Friday, August 14, 2009

Wright talks candidly about "The Knee"

Four years ago, Texas State was one win away from reaching the Division I-AA (now Football Championship Subdivision) championship game in Chattanooga, Tenn. The Bobcats and Northern Iowa Panthers had battled for 46 minutes, 33 seconds and were tied at 37.

Texas State had the ball at their own 25-yard line with 1:27 remaining in the fourth quarter. The Bobcats were led by senior quarterback Barrick Nealy and head coach David Bailiff.

Up to that point, Nealy had completed 15-of-24 passes for 221 yards and three touchdowns.

Texas State just needed 50 yards or so to get into field goal range for Stan Jones. Yet, the decision came from Bailiff to sit on the ball and run out the clock.

Only one coach disagreed with the decision and went against the grain — Brad Wright. The now Bobcat head coach was running backs and special teams coach at the time, but received no backing from his fellow assistants.

"I was the only one that spoke up and said we had to go for it," Wright said. "It was tough because no one else backed me. I knew why we did it, but we had to at least give our offense a fighting chance to win the game."

Bailiff chose to kneel the ball because he felt Texas State would have a better shot at winning the game in overtime. There was also a deeper reason.

"We ran the two-minute offense against our defense like twice a week for the whole season," Wright said. "Do you know how many times we scored against our defense?
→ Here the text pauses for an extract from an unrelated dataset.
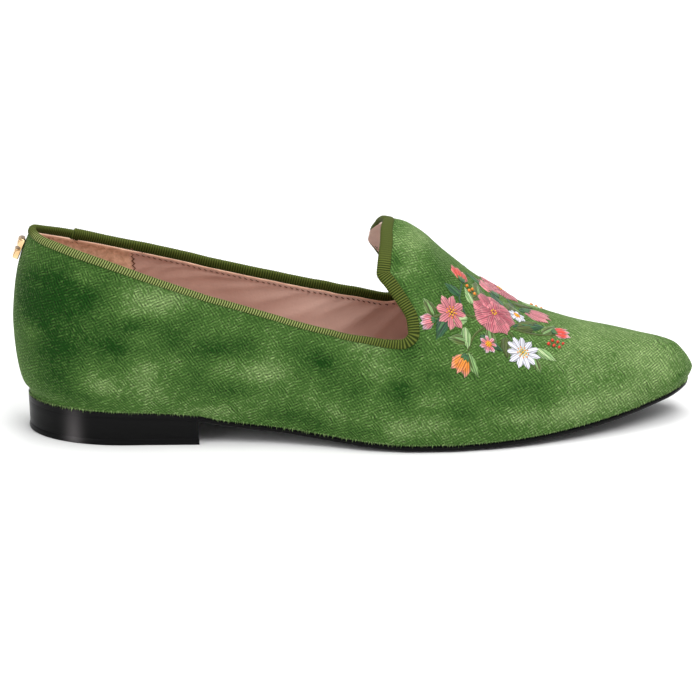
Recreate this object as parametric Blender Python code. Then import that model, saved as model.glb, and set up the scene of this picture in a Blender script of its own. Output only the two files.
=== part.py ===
"""A woman's velvet smoking slipper, the right shoe, built piece by piece round one last.

X runs from heel to toe, -Y is the outer side of the foot, +Z is up and the floor is Z = 0.
"""

import math

import bmesh
import bpy
from mathutils import Matrix, Vector

MM = 0.001

# Sizes of the last
LAST_LENGTH = 259.2 * MM  # heel seat to toe tip along the edge of the sole
BALL_WIDTH = 84 * MM  # across the sole's edge at the ball
BACK_HEIGHT = 64 * MM  # sole edge to topline at the back of the heel
INSTEP_HEIGHT = 81 * MM  # sole edge to the top of the tab
HEEL_HEIGHT = 11.6 * MM  # floor to the underside of the sole at the back
TOE_SPRING = 11 * MM  # floor to the underside of the sole at the toe tip
EDGE_LIFT = 0.6 * MM  # how far the sole's edge curls up beside its flat middle
BACK_BULGE = 5.7 * MM  # how far the counter stands behind the heel seat
TOE_SLOPE = 15 * MM  # how far the toe's crest lies behind its tip
HEEL_ROUND = 0.15  # share of the length in which the heel's outline rounds
TOE_ROUND = 0.036  # share of the length in which the toe tip rounds
HEEL_SQUARENESS = 2.0  # 2 gives a heel outline that is a half ellipse
TOE_SQUARENESS = 2.0
CREST_ROUNDNESS = 2.0  # 2 gives a round ridge, less gives a peaked one
BELLY_AT = 0.3  # share of the height at which the wall bulges most
FLAT_TREAD = 0.4  # share of the half-width in which the sole is flat

# Sizes of the pieces
SEAM_GAP = 0.3 * MM  # between faces that meet
UPPER_WALL = 1.4 * MM
SOLE_THICKNESS = 2.2 * MM
SOLE_EDGE_ROUND = 0.35 * MM
INSOLE_THICKNESS = 2.8 * MM
RIBBON_THICKNESS = 0.45 * MM
RIBBON_OUTSIDE = 4.3 * MM  # widest the ribbon shows on the velvet
RIBBON_INSIDE = 2.6 * MM
HEEL_LENGTH = 65.6 * MM  # heel seat to breast
BREAST_HOLLOW = 1.5 * MM
HEEL_TAPER = 0.4 * MM
TOP_PIECE_THICKNESS = 2.4 * MM
TOP_PIECE_PROUD = 0.3 * MM
STUD_HEIGHT = 8.4 * MM
STUD_WIDTH = 6 * MM
STUD_THICKNESS = 2.6 * MM
STUD_BELOW_TOPLINE = 4.9 * MM

# Middle of the whole slipper, from the back of the counter and from the heel's middle line
CENTRE_X = 133.33 * MM
CENTRE_Y = -0.59 * MM

# The last, a row for each section from heel (0) to toe (1).
# axis, half and ridge are shares of BALL_WIDTH: the middle and the half-width at the sole's
# edge, and the sideways place of the crest, where plus is the inner side. back and instep are
# shares of BACK_HEIGHT and INSTEP_HEIGHT that add up to the crest's height. belly is how much
# wider the wall is above the sole's edge, and square is 2 for a round wall and more for a steep one.
LAST_COLUMNS = ("at", "axis", "half", "back", "instep", "ridge", "belly", "square")
LAST_ROWS = (
    (0.00, 0.000, 0.333, 1.333, 0.000, 0.000, 0.10, 2.2),
    (0.08, 0.000, 0.333, 1.340, 0.000, 0.000, 0.10, 2.2),
    (0.16, 0.000, 0.333, 1.350, 0.000, 0.000, 0.10, 2.2),
    (0.26, -0.007, 0.334, 1.330, 0.020, 0.000, 0.10, 2.2),
    (0.36, -0.040, 0.318, 1.000, 0.280, 0.000, 0.10, 2.2),
    (0.44, -0.070, 0.342, 0.500, 0.670, 0.000, 0.09, 2.2),
    (0.50, -0.082, 0.392, 0.000, 0.975, 0.004, 0.07, 2.1),
    (0.56, -0.062, 0.446, 0.000, 0.961, 0.010, 0.05, 2.0),
    (0.60, -0.040, 0.473, 0.000, 0.899, 0.018, 0.04, 2.0),
    (0.64, -0.020, 0.489, 0.000, 0.788, 0.026, 0.03, 2.0),
    (0.68, -0.002, 0.491, 0.000, 0.676, 0.034, 0.03, 2.0),
    (0.72, 0.010, 0.479, 0.000, 0.588, 0.042, 0.03, 2.0),
    (0.76, 0.020, 0.454, 0.000, 0.504, 0.048, 0.03, 2.0),
    (0.80, 0.027, 0.418, 0.000, 0.440, 0.054, 0.03, 2.0),
    (0.85, 0.032, 0.358, 0.000, 0.374, 0.060, 0.04, 2.0),
    (0.90, 0.037, 0.282, 0.000, 0.320, 0.066, 0.05, 2.0),
    (0.95, 0.048, 0.192, 0.000, 0.256, 0.072, 0.06, 2.0),
    (1.00, 0.077, 0.110, 0.000, 0.190, 0.077, 0.07, 2.0),
)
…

None. Never. We weren’t a two-minute offense. Barrick Nealy, for all of his strengths, was not a two-minute offense guy."

Yet, that didn't keep Wright from speaking up and trying to change the direction of the game — and possibly history.
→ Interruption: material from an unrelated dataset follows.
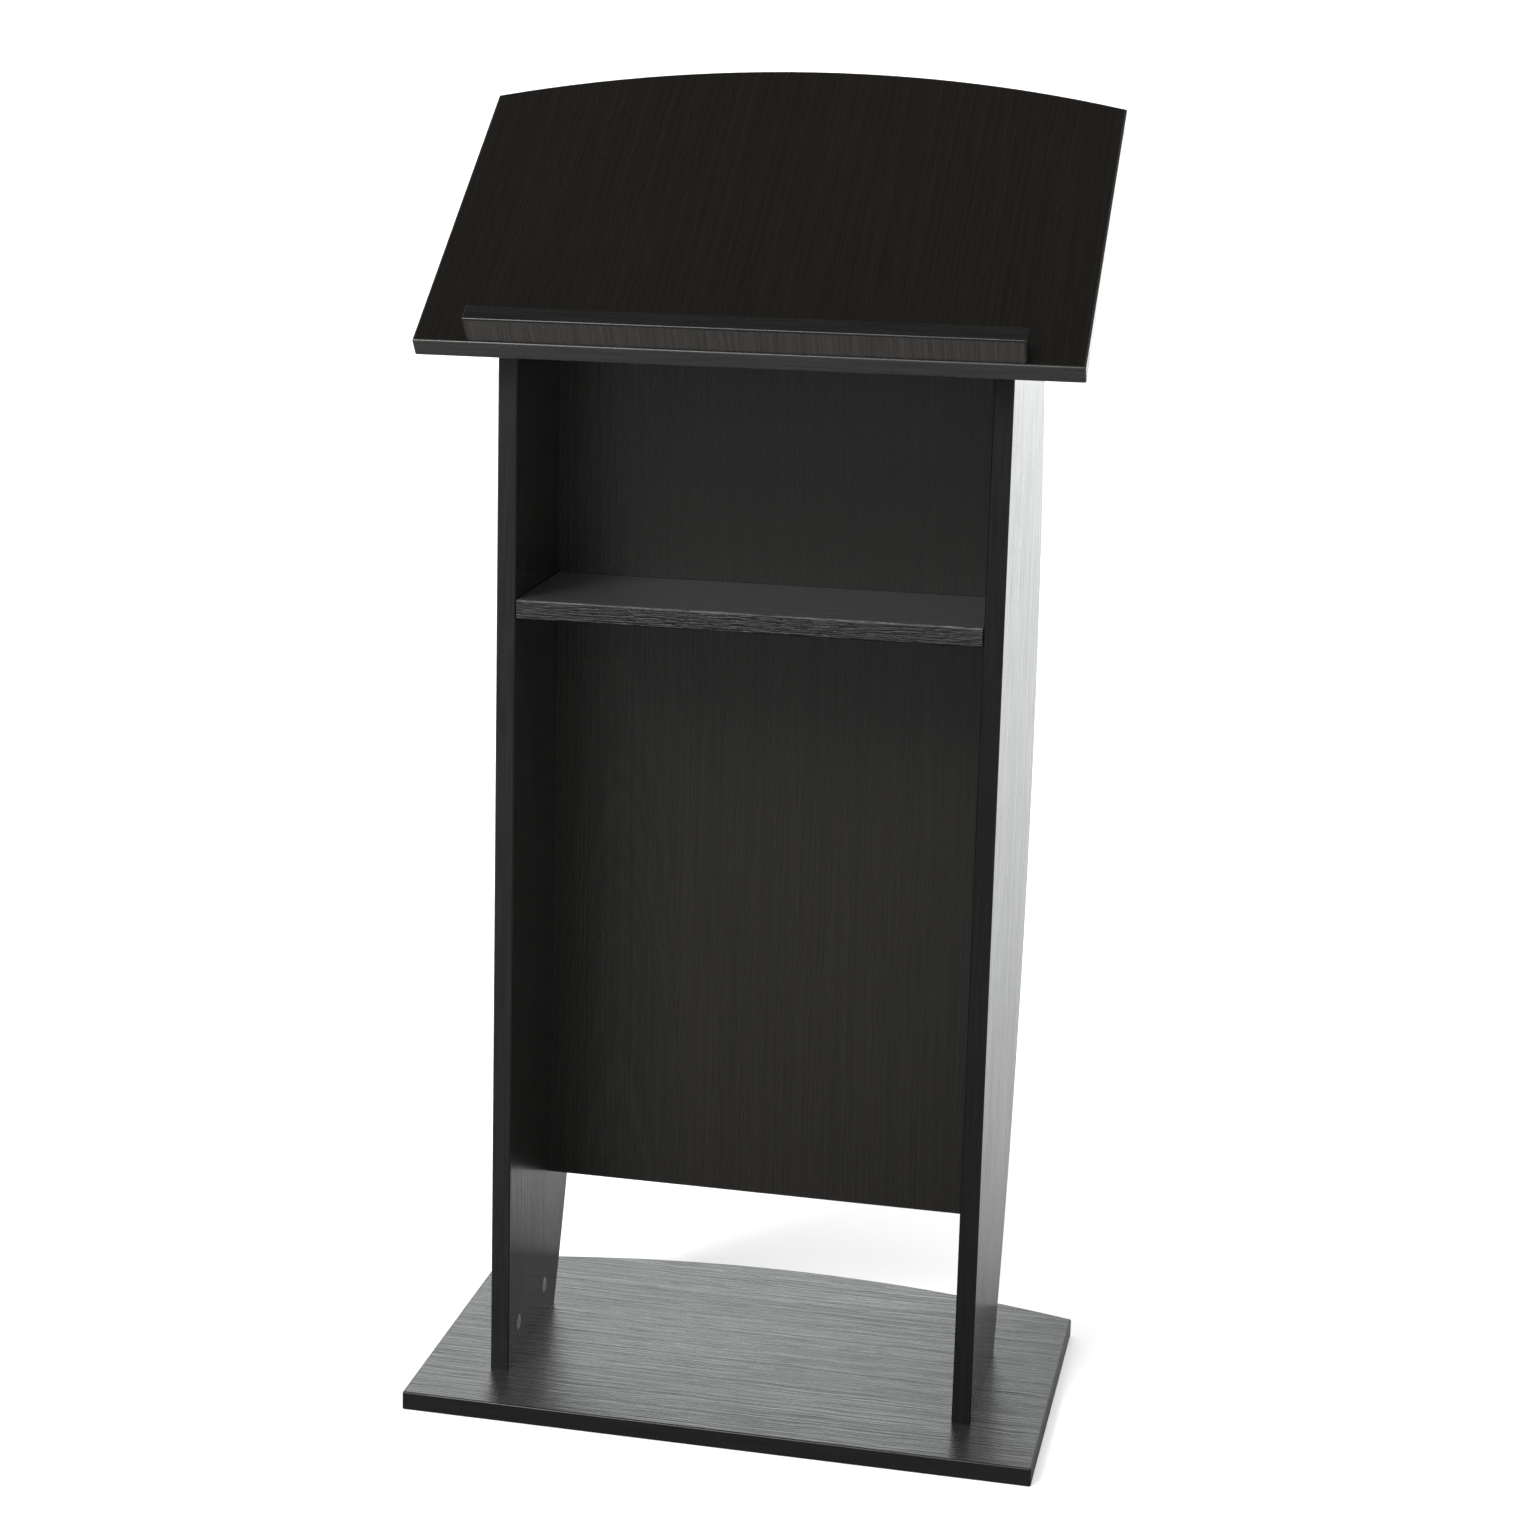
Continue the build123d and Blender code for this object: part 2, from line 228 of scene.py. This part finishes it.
def cast_metal(name, tint, roughness, scale):
    """Plated metal with a fine cast skin."""
    t = new_material(name)
    skin = t.noise(t.place(), scale=scale, detail=4.0, roughness=0.6)
    t.to("Base Color", t.mix(t.remap(skin, 0.35, 0.7), tint, [v * 0.62 for v in tint]))
    t.to("Roughness", t.math("MULTIPLY_ADD", skin, 0.18, roughness))
    t.to("Normal", t.bump(skin, 0.00006))
    t.shader.inputs["Metallic"].default_value = 1.0
    return t.owner


def beech(name):
    """Bare turned beech with small flecks."""
    t = new_material(name)
    fleck = t.noise(t.place(), scale=900.0, detail=3.0)
    t.to("Base Color", t.mix(t.remap(fleck, 0.4, 0.65), (0.62, 0.42, 0.25), (0.45, 0.28, 0.15)))
    t.to("Normal", t.bump(fleck, 0.0001))
    t.shader.inputs["Roughness"].default_value = 0.65
    return t.owner


def finish(node, material):
    """Gives a CAD node its material."""
    mesh = NODES[node].data
    mesh.materials.clear()
    mesh.materials.append(material)


def dress():
    """The boards, their banding and the metal and wooden fittings."""
    finish("base_plate", laminate("laminate_base", X, Y, 0.45, 2.0, relief=3.6, rough=0.23, wave=1.4,
                                  matt=0.16))
    finish("reading_top", laminate("laminate_top", UP_SLOPE, X, 0.50, 5.0, dark=0.30, relief=0.4,
                                   fibre=380.0, tint=(1.15, 0.95, 0.70)))
    finish("left_side_panel", laminate("laminate_left", Z, Y, -0.40, 9.0, dark=1.15, relief=2.8,
                                       rough=0.17, matt=0.09))
    finish("right_side_panel", laminate("laminate_right", Z, Y, -0.25, 13.0, dark=0.9, relief=2.2,
                                        rough=0.18, matt=0.07))
    finish("back_panel", laminate("laminate_back", Z, X, -0.14, 21.0, dark=0.75, relief=0.8,
                                  depth=0.30, fibre=420.0, tint=(1.05, 1.0, 0.90)))
    finish("shelf", laminate("laminate_shelf", X, Y, -0.2, 27.0, dark=0.7, relief=0.6, rough=0.34,
                             sheen=0.05))
    finish("paper_stop", laminate("laminate_stop", OFF_TOP, X, 0.4, 33.0, dark=2.2, relief=0.4,
                                  depth=0.25, fibre=500.0, wave=0.2))
    finish("base_plate_edge_band", edging("edging_base", X, Z, 1.0, tint=0.003, rough=0.30))
    finish("reading_top_edge_band", edging("edging_top", X, OFF_TOP, 2.0, tint=0.020, rough=0.26))
    # painted light: the left side's bands get twice the right side's tint, so the left front edges look
    # lit by light falling from the front left
    finish("left_side_edge_bands", edging("edging_left", Z, X, 3.0, tint=0.006, pitch=350.0,
                                          shine=0.4))
    finish("right_side_edge_bands", edging("edging_right", Z, X, 4.0, tint=0.003, shine=0.32))
    finish("back_panel_edge_band", edging("edging_back", X, Y, 5.0))
    # the shelf band gets a painted highlight along its upper arris
    shelf_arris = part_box("shelf_edge_band")[1].z
    finish("shelf_edge_band", edging("edging_shelf", X, Z, 6.0, relief=6.0, tint=0.005, pitch=750.0,
                                     contrast=1.0, shine=0.38, broken=48.0, waver=0.0005,
                                     highlight_top=shelf_arris))
    finish("paper_stop_edge_band", edging("edging_stop", X, UP_SLOPE, 7.0, tint=0.005, rough=0.26))
    cam_metal = cast_metal("cam_zinc", (0.84, 0.81, 0.73), 0.24, 2200.0)
    bolt_metal = cast_metal("bolt_zinc", (0.66, 0.66, 0.62), 0.28, 1500.0)
    pin_metal = cast_metal("pin_nickel", (0.78, 0.75, 0.70), 0.16, 1800.0)
    wood = beech("dowel_beech")
    for node in NODES:
        if "_cam_" in node and not node.endswith("bolts"):
            finish(node, cam_metal)
        elif node.endswith(("_bolts", "_screws")):
            finish(node, bolt_metal)
        elif node.endswith("_dowels"):
            finish(node, wood)
    finish("shelf_pins", pin_metal)


# ---- stage, light and camera ----
def floor():
    """Pale paper floor. Glossy rays see a painted reflection instead: the floor glows, dimmest at the
    lectern's foot as painted shade and brightening out to the room.
    """
    bpy.ops.mesh.primitive_plane_add(size=FLOOR_SPAN, location=(0, 0, CAD_BOX[0].z))
    plane = bpy.context.object
    plane.name = "floor"
    t = new_material("floor_paper")
    place = t.place()
    mottle = t.noise(place, scale=0.8, detail=4.0)
    t.to("Base Color", t.mix(mottle, (0.84, 0.84, 0.84), (0.87, 0.87, 0.87)))
    t.shader.inputs["Roughness"].default_value = 0.8
    t.shader.inputs["Specular IOR Level"].default_value = 0.1
    # painted reflection: glossy rays see the floor as an emission, not lit paper. It is dimmer near the
    # lectern as painted shade and brighter out into the room
    reach = t.add("ShaderNodeVectorMath", {0: place}, operation="LENGTH").outputs["Value"]
    reach = t.math("LOGARITHM", t.math("MAXIMUM", reach, 0.15), math.e)
    behind = t.remap(t.dot(place, Y), -0.3, 0.4)
    near = t.math("MULTIPLY_ADD", reach, 0.49, 0.64 + 0.49 * math.log(2.0))
    ahead = t.remap(reach, math.log(0.2), math.log(1.8), 0.20, 0.35)
    level = t.add("ShaderNodeMix", {0: behind, 2: ahead, 3: near}, data_type="FLOAT").outputs[0]
    floor_reflection_glow = t.add("ShaderNodeEmission", {"Color": (0.975, 1.0, 0.98, 1), "Strength": level}).outputs[0]
    out = t.nodes["Material Output"]
    t.links.new(t.mix_shader(t.seen_by("Glossy"), t.shader.outputs[0], floor_reflection_glow), out.inputs["Surface"])
    plane.data.materials.append(t.owner)


def world():
    """Even soft light; the gloss sees a dim ceiling and a brighter far wall, the eye a white backdrop."""
    w = bpy.data.worlds.new("studio")
    bpy.context.scene.world = w
    t = Tree(w)
    t.nodes.clear()
    way = t.add("ShaderNodeTexCoord").outputs["Generated"]
    rise, depth = t.dot(way, Z), t.dot(way, Y)
    wall = t.remap(depth, -0.6, 0.6, 0.45, 1.45)
    height = t.remap(rise, 0.0, 0.45)
    level = t.add("ShaderNodeMix", {0: height, 2: wall, 3: 0.09}, data_type="FLOAT").outputs[0]
    gloss = t.add("ShaderNodeBackground", {"Color": (0.97, 1.0, 0.98, 1), "Strength": level}).outputs[0]
    fill = t.add("ShaderNodeBackground", {"Color": (1, 1, 1, 1), "Strength": 1.1}).outputs[0]
    pale = t.add("ShaderNodeBackground", {"Color": (1, 1, 1, 1), "Strength": 1.0}).outputs[0]
    lit = t.mix_shader(t.seen_by("Glossy"), fill, gloss)
    shown = t.mix_shader(t.seen_by("Camera"), lit, pale)
    out = t.add("ShaderNodeOutputWorld")
    t.links.new(shown, out.inputs["Surface"])


def softbox(name, at, towards, width, height, radiance, tint=(1, 1, 1)):
    """Rectangular light seen in the gloss only."""
    data = bpy.data.lights.new(name, "AREA")
    data.shape = "RECTANGLE"
    data.size, data.size_y = width, height
    data.energy = radiance * math.pi * width * height
    data.color = tint
    lamp = bpy.data.objects.new(name, data)
    bpy.context.scene.collection.objects.link(lamp)
    lamp.location = at
    lamp.rotation_euler = (Vector(towards) - Vector(at)).to_track_quat("-Z", "Y").to_euler()
    lamp.visible_camera = False
    lamp.visible_diffuse = False


def sun(name, elevation, left, strength, spread, gloss=True):
    """Soft distant light from the speaker's side of the lectern, turned towards -X by left degrees."""
    data = bpy.data.lights.new(name, "SUN")
    data.energy = strength
    data.angle = math.radians(spread)
    lamp = bpy.data.objects.new(name, data)
    bpy.context.scene.collection.objects.link(lamp)
    rise, turn = math.radians(elevation), math.radians(left)
    source = Vector((-math.sin(turn) * math.cos(rise), -math.cos(turn) * math.cos(rise), math.sin(rise)))
    lamp.rotation_euler = source.to_track_quat("Z", "Y").to_euler()
    lamp.visible_glossy = gloss


def lights():
    cool = (0.94, 1.0, 0.98)
    softbox("window_left", (-1.1, 3.2, 1.55), (-0.2, 0, 0.2), 2.2, 2.6, 2.0, cool)
    softbox("window_right", (0.8, 3.4, 1.6), (0.1, 0, 0.2), 1.8, 2.2, 0.8, cool)
    softbox("far_window", (-0.75, -8.2, 2.5), (0, 0, 1.0), 2.5, 1.4, 1.7)
    sun("overhead", 80, -60, 1.0, 60, gloss=False)
    softbox("front_glow", (-0.6, -4.0, 2.9), (0, 0, 0.9), 4.0, 1.3, 3.5)
    sun("key", 38, 30, 2.7, 22)


def camera():
    """The photograph's viewpoint: above and to the right of the speaker."""
    frame_px = 1527
    focal_px = 3188.2
    yaw, pitch, roll = (math.radians(a) for a in (13.94, 12.50, 0.85))
    data = bpy.data.cameras.new("camera")
    data.sensor_width = 36.0
    data.lens = focal_px / frame_px * data.sensor_width
    data.shift_x, data.shift_y = 0.1071, -0.0416
    data.clip_end = 500.0
    cam = bpy.data.objects.new("camera", data)
    bpy.context.scene.collection.objects.link(cam)
    ahead = Vector((-math.sin(yaw) * math.cos(pitch), math.cos(yaw) * math.cos(pitch), -math.sin(pitch)))
    right = ahead.cross(Z).normalized()
    up = right.cross(ahead)
    level_right = right * math.cos(roll) + up * math.sin(roll)
    level_up = up * math.cos(roll) - right * math.sin(roll)
    turn = Matrix((level_right, level_up, -ahead)).transposed().to_4x4()
    cam.matrix_world = Matrix.Translation((0.5554, CAD_BOX[0].y - 2.7028, 1.3247)) @ turn
    bpy.context.scene.camera = cam


dress()
floor()
world()
lights()
camera()
bpy.context.scene.view_settings.view_transform = "Standard"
"There were plenty of plays we could have run that don’t involve just handing the ball off to our running backs," Wright said. "We could run a reverse, a simple play that looks different but gets you yardage. A reverse isn’t a trick play to me and if all the sudden it gets seven or eight yards, hey, you’re in much better position.

"If you get stoned, well, then you have to rethink things. I’m not talking about running a triple reverse, double-pass play. You just run something that’s part of your offense that you don’t run all the time and like I said, then you assess after that."

The Bobcats ran out the clock and went to overtime, where they eventually lost 40-37. Bailiff left a season later for Rice University and Wright took over Texas State.

If Wright had been coach in 2005, things might have turned out differently.

"There’s ‘what ifs’ either way," Wright said. "You just have to do what your personality is. I would have gone for it."